The day I found them on my track was a day I had been scared of a particular isolated and tough leg that lay before me. I set out, uncertain, a bus plan as backup in one hand, all the courage I could muster in the other. At first I only met dog walkers and tourists - people that would only share a few minutes of my path and then trodd back to the village. But it wasn’t long before my first beacon arrived. I had just taken a short break to take off yet another layer of clothes, when he passed by in the shape of an elderly but wiry-looking man with a big rucksack on his back and a map attached to his jacket. Another backpacker! He definitely looked like he was in for the long run. I hadn’t met any other backpackers in days. And there he was: Tramping determinedly in the same direction that I was headed. This meant I wasn’t going to be alone on the track. For an hour I followed behind him. Sometimes he would disappear behind yet another corner, boulder or hedgerow, but then I would see his pack wobble happily up another steep hill. He became my beacon that day, shining light onto a path that had lain in the dark for me. When I passed him by an hour later, my confidence had been restored. I knew that even if I wouldn’t see them all the time, other backpackers were all around me. I knew that I was not alone and that I only had to look out for my beacons and I would find them.
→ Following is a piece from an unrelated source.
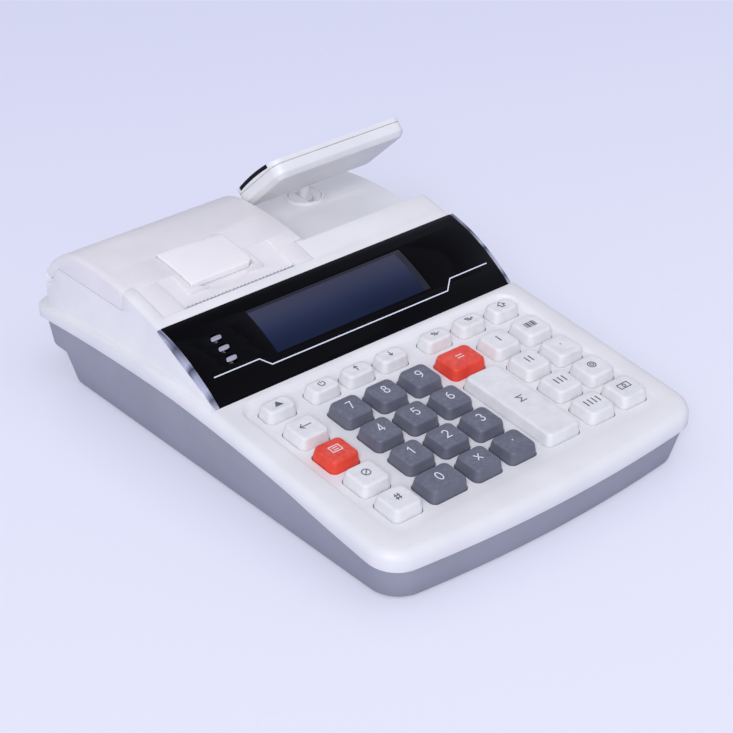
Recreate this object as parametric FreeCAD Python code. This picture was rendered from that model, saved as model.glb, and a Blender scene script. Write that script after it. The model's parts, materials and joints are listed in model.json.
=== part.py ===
import FreeCAD, Part
import math
import os

# Ticket register: a portable register with a keyboard, a sloping operator display,
# a receipt printer under a hinged cover and a customer display that lifts and swivels.
# Millimetres. X to the right, Y to the back, Z up. The origin is on the table, under
# the middle of the case. Heights below are above the underside of the case, and the
# finished solids are lifted by the stand of the feet.

# Case
FOOT_STAND = 1.0
WALL = 2.4
SHELL_HALF_W = 87.5          # white shell at its lower rim
SHELL_FRONT_Y = -121.5       # front corners of the rim
SHELL_APEX_Y = -130.6        # meeting point of the two straight lines of the bowed front
SHELL_REAR_Y = 127.0
PAST_SIDE = 7.5              # what is cut to the shell's plan is drawn this far past its sides
BASE_FOOT_HALF_W = 82.0      # grey base on the table
BASE_FOOT_FRONT_Y = -117.5
BASE_STEP_HALF_W = 86.0      # grey base at the height of the rear step
BASE_TOP_HALF_W = 86.7
BASE_STEP_Z = 16.0
BASE_TOP_Z = 34.0
BASE_REAR_Y = 108.0          # rear wall below the overhang
OVERHANG_REAR_Y = 119.0
CORNER_R_FRONT = 14.0
CORNER_R_REAR = 12.0
BOW_R_SHARE = 0.8            # share of each half of the front that the bow's arc takes
SEAM_GAP = 0.3
SEAM = [(-140, 14.6), (-110.5, 17.0), (-62.5, 24.0), (-32.0, 27.6), (17.5, 31.0),
        (69.5, 30.3), (140, 25.0)]

# Feet, screws and sockets of the base
FOOT_R = 6.0
FOOT_SUNK = 1.0
FEET = [(-60, -96), (60, -96), (-58, 96), (58, 96)]
BOSS_R = 4.0
BOSSES = [(-77, -104, 18.0), (77, -104, 18.0), (-75, 92, 26.0), (75, 92, 26.0)]   # x, y, top
BOSS_GAP = 0.15
REAR_BOSS_END = 44.0         # upper end of the shell's rear bosses
SCREW_R = 1.4
SCREW_HEAD_R = 2.6
SCREW_HEAD_T = 2.0
SCREW_SUNK = 3.0
SCREW_BITE = 4.0             # thread length above the base's boss
PORTS_X = (20.0, 62.0)
PORTS_Z = (3.0, 15.0)
PORTS_DEPTH = 16.0

# Key deck
DECK_TILT = 5.0
DECK_Z = 30.7                # height of the key deck at the front edge of the first key row
ROW_Y = -49.5                # that edge
RIM_TILT = 6.4               # outer surface round the deck
RIM_PANEL_Z = 36.9           # its height at the panel's lower edge
DECK_T = 2.2
RECESS_HALF_W = 74.8
RECESS_FRONT_Y = -112.0
RECESS_REAR_Y = -14.2
RECESS_DRAFT = 2.6
RECESS_R = 6.0
RIM_BEVEL = 2.8              # the shell's upper outer edge is rounded in three flats
RIM_BEVEL_STEP = 1.0

# Keys
PITCH = 19.0
KEY = 15.0
KEY_WIDE = 19.0
KEY_SHORT = 9.6              # depth of the keys in the function row
KEY_H = 5.4
KEY_TAPER = 1.3
KEY_CORNER = 2.2
KEY_CORNER_STEPS = 2         # flats that turn a corner
KEY_EDGE = 0.7
KEY_TRAVEL = 3.0
KEY_GAP = 0.4
KEY_FLANGE = 1.1
KEY_FLANGE_T = 0.5
KEY_X = {"a": -70.4, "b": -46.7, "c": -27.7, "d": -8.7, "e": 12.2, "f": 37.2, "g": 56.3}
FUNCTION_ROW_V = 21.6
FUNCTION_X = [-70.3, -46.6, -27.6, -8.8, 16.7, 36.5, 56.5]
MAT_GAP = 0.3                # below a pressed key
MAT_T = 1.0
BOARD_T = 1.6

# Operator panel
PANEL_LOW = (-9.5, 36.9)
PANEL_HIGH = (30.7, 56.9)
PANEL_BULGE = 3.0
PANEL_SEAT = 1.2
PANEL_HALF_W = 81.5
TRIM_T = 2.2
LCD_HALF_W = 43.5
LCD_LOW = 12.2
LCD_HIGH = 37.0
LENS_GAP = 0.15
LAMP_X = (-66.4, -62.4)
LAMP_LOWS = (15.8, 21.6, 27.4)
LAMP_H = 4.2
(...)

And all along I thought I was looking for answers. But I really had the answers already.
What I was actually looking for was trust. The confidence to look into an uncertain future and to be sure I would be alright. No matter how it unfolds.
It didn’t come in a grand gesture. It was building up gradually, with each day and each step that I took into unknown terrain. With each little moment of success and each day mastered. And when I had come to the end of this path I felt it rooted deeply inside. I felt at peace.
And I knew then that it was trust in myself. Trusting myself to be able to manage things. Trusting my power, my wits, my decisions. And learning that I could rely on it. For good.